The major reasons why we have buildings without adequate parking space in most Nigerian cities like Lagos is because citizens has failed to adhere to the urban and regional planning laws and regulation thereby contravening the provisions in the law. 
 
But an associate professor Department of Urban and Regional Planning, University of Lagos, Dr Taibat Lawanson, saw it as more of building code than town planning law.
 
According to her, while, it is regrettable that many people do not adhere to these codes, the onus lies on each state government to ensure compliance of their codes.
   
Reacting to the development, Permanent Secretary in the Lagos State Ministry of Physical Planning and Urban development, Mrs.
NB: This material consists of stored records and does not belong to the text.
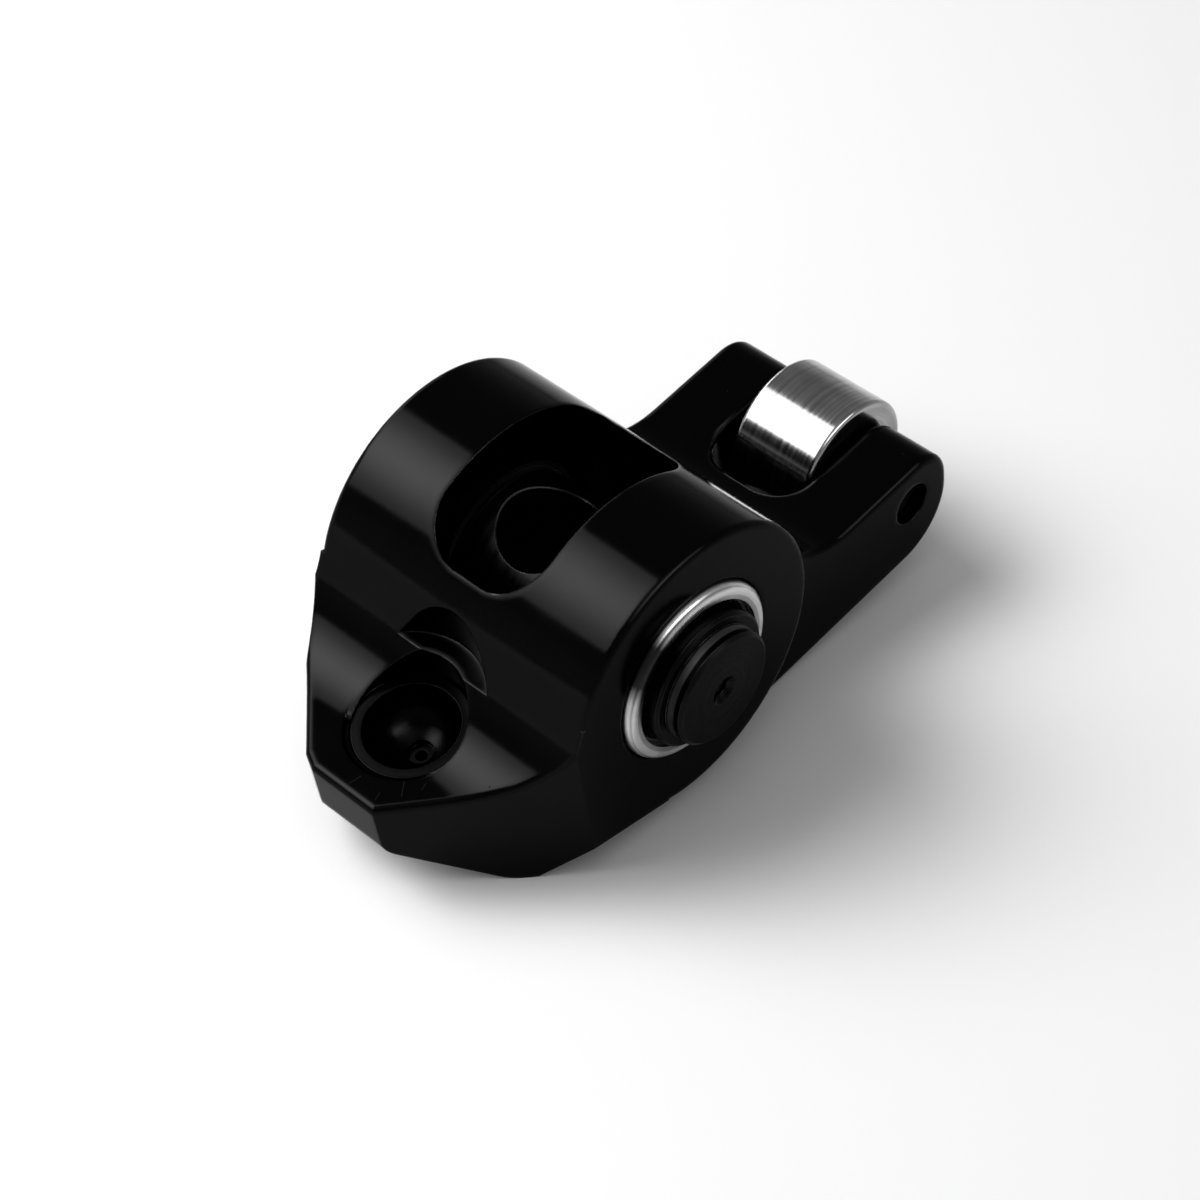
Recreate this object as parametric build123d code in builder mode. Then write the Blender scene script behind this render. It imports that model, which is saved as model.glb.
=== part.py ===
from build123d import *
from math import cos, hypot, pi, radians, sin, sqrt, tan
import os

os.makedirs("parts", exist_ok=True)

# Millimetres, with the origin on the trunnion axis at mid-width, X toward the roller and Z up.
# The rocker lies upside down on a table, so the pushrod cup and the roller face up.
# Lying there, the bolt hole leans back by this angle, and the table is this far below the origin.
bolt_lean = 9.36
table_drop = 18.4

# Barrel, the round middle of the body
barrel_radius = 15.9
barrel_width = 34.8
barrel_shift_x = 0.4
barrel_shift_z = -0.85
barrel_edge_round = 0.7
body_sweep_radius = 11.0

# Nose, which carries the pushrod cup
nose_tip_x = -30.0
nose_top_z = -1.45
nose_front_half = 4.1
nose_crease_x = -20.0
nose_crease_half = 13.5
nose_root_x = -15.6
nose_far_corner = (-29.1, 5.9)
nose_far_crease = (-22.0, 13.2)
nose_front_round = 2.6
nose_front_low_z = -6.9
nose_foot_x = -20.6
nose_foot_round = 3.0
nose_heel_x = -5.5
nose_heel_z = -15.3
nose_edge_round = 0.7
side_bevel_root_z = -12.0

# Arm and its two ears, which carry the roller
arm_half_width = 13.5
arm_top_z = -8.2
arm_tip_x = 41.8
arm_tip_top_round = 4.5
arm_tip_bottom_round = 7.1
arm_heel_x = 13.5
arm_heel_round = 3.0
arm_heel_rise = 35.0
arm_step_round = 2.6
arm_sink = 0.05
pocket_half_width = 5.8
pocket_back_x = 25.0
pocket_corner_round = 4.2
ear_edge_round = 1.0
arm_edge_round = 0.8

# Slot for the bolt and the stand
slot_half_width = 6.93
slot_nose_x = -10.6
slot_arm_x = 12.8
slot_nose_round = 5.1
slot_arm_round = 3.0

# Drawn cup needle bearings, three quarters of an inch outside
bearing_radius = 9.525
bearing_width = 11.1
bearing_stand_out = 0.8
bearing_wall = 0.9
bearing_lip_radius = 7.98
bearing_lip_wall = 0.8
bearing_corner_round = 0.85
bore_chamfer = 0.35
needle_count = 14
needle_end_gap = 0.1
cage_wall = 0.65
cage_rim = 0.9
cage_end_gap = 0.2
cage_pocket_gap = 0.08
running_gap = 0.02

# Trunnion, the shaft that the rocker turns on
journal_radius = 7.3
journal_end_y = 19.5
trunnion_middle_radius = 8.66
trunnion_shoulder_gap = 0.3
stub_radius = 6.1
stub_end_y = 21.36
stub_chamfer = 0.35
bolt_hole_radius = 5.05
bolt_hole_chamfer = 0.15
bolt_seat_z = -7.4
journal_chamfer = 0.3
middle_round = 0.4
centre_hole_radius = 0.95
centre_mouth_radius = 1.55
centre_hole_depth = 2.6

# Pushrod cup, a hard steel insert
cup_x = -20.7
cup_rim_z = -1.5
cup_tilt = 3.0
cup_radius = 5.97
cup_ball_radius = 4.84
cup_ball_depth = 4.65
cup_depth = 8.6
cup_rim_break = 0.15
cup_oil_radius = 0.6
cup_oil_step_radius = 1.35
cup_oil_step_depth = 0.45
cup_mouth_break = 0.36
cup_bore_spare = 1.6
cup_relief_radius = 7.85
cup_relief_z = 2.9
oil_way_radius = 1.2
oil_way_end_x = -9.5
oil_way_end_z = -5.0

# Roller and its axle
axle_x = 36.1
axle_z = -12.9
axle_radius = 2.38
axle_recess = 1.5
axle_end_chamfer = 0.3
roller_radius = 7.65
roller_half_width = 5.05
roller_rest_y = -0.5
roller_edge_round = 0.5
roller_bore_gap = 0.03

lean = radians(bolt_lean)
half_width = barrel_width / 2
bolt_way = (-sin(lean), 0, cos(lean))
arm_way = (cos(lean), 0, sin(lean))
side = Plane(origin=(0, 0, 0), x_dir=arm_way, z_dir=(0, -1, 0))
level = Plane(origin=(0, 0, 0), x_dir=arm_way, z_dir=bolt_way)
barrel_centre = side.from_local_coords((barrel_shift_x, barrel_shift_z, 0))
barrel_plane = Plane(origin=barrel_centre, x_dir=(0, 1, 0), z_dir=arm_way)
barrel_axis = Axis(barrel_centre, (0, 1, 0))
bolt_axis = Axis((0, 0, 0), bolt_way)
arm_axis = Axis((0, 0, 0), arm_way)
beyond = 60.0
hair = 0.01


def table_height(x, radius):
    """Height of the centre of a round that touches the table, at x along the arm."""
    return (radius - table_drop - x * sin(lean)) / cos(lean)


def sweep_points(line_z, way, sink):
    """Start, middle and end of the hollow sweep from a level top up to the barrel.

    It ends the given depth under the barrel's surface.
    """
    touch_radius = barrel_radius - sink
    centre_z = line_z + body_sweep_radius
    reach = touch_radius + body_sweep_radius
    centre_x = barrel_shift_x + way * sqrt(reach**2 - (centre_z - barrel_shift_z) ** 2)
    low = (centre_x, line_z)
    share = touch_radius / reach
    high_x = barrel_shift_x + (centre_x - barrel_shift_x) * share
    high_z = barrel_shift_z + (centre_z - barrel_shift_z) * share
    middle_x = (low[0] + high_x) / 2 - centre_x
    middle_z = (low[1] + high_z) / 2 - centre_z
    stretch = body_sweep_radius / hypot(middle_x, middle_z)
    middle = (centre_x + middle_x * stretch, centre_z + middle_z * stretch)
    return low, middle, (high_x, high_z)


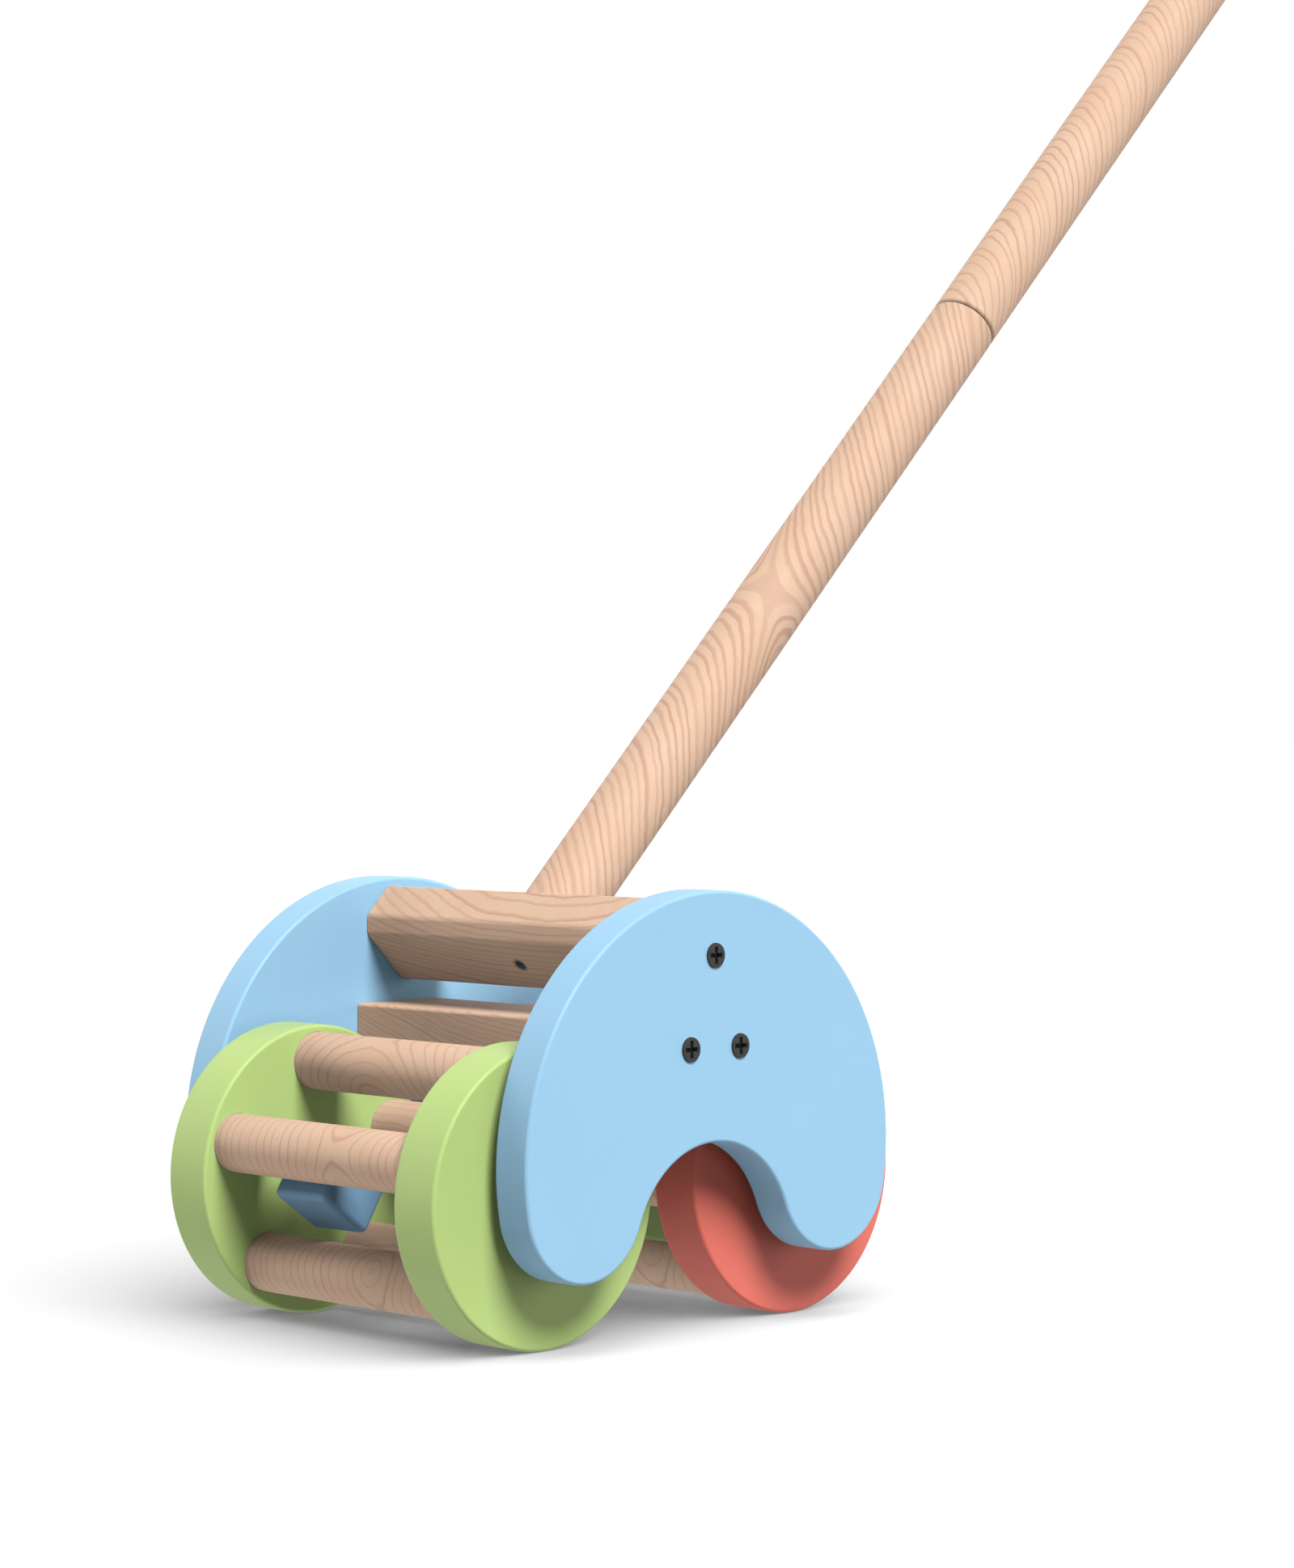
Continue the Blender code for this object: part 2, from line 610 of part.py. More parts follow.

Boladele Aderemi Dapo- Thomas, said permits are given to developers according to zones and units.According to her, there is no blanket requirement for all, as each zone and unit are considered separately.
 
She however said that the Ministry normally conducts traffic impact assessment in collaboration with the State’s Traffic Management Authority LASTMA and the Ministry of Transportation to determine effects of projects on traffic before issuing permits to developers.
  
According to her, many of the buildings in the state have parking spaces, especially the multi-level buildings, which have car parks on their base line.

A director in state’s ministry of physical planning and urban development told The Guardian the government is poised to ensure that defaulters comply with the relevant provisions of the law.

 
He stressed that the ministry is drafting engineers in some of the structures in order to find technical solutions to the challenges.He however stressed that no new structures will be allowed without complying with the regulations.

On why the ministry was not monitoring compliance in the past, he said with the rate of development in Lagos, it was difficult to monitor all in the past but that the ministry has  developed a new strategy to ensure compliance of its laws.

He also said the state has contracted some people under franchise to run private parks in order to accommodate companies and buildings without car parks.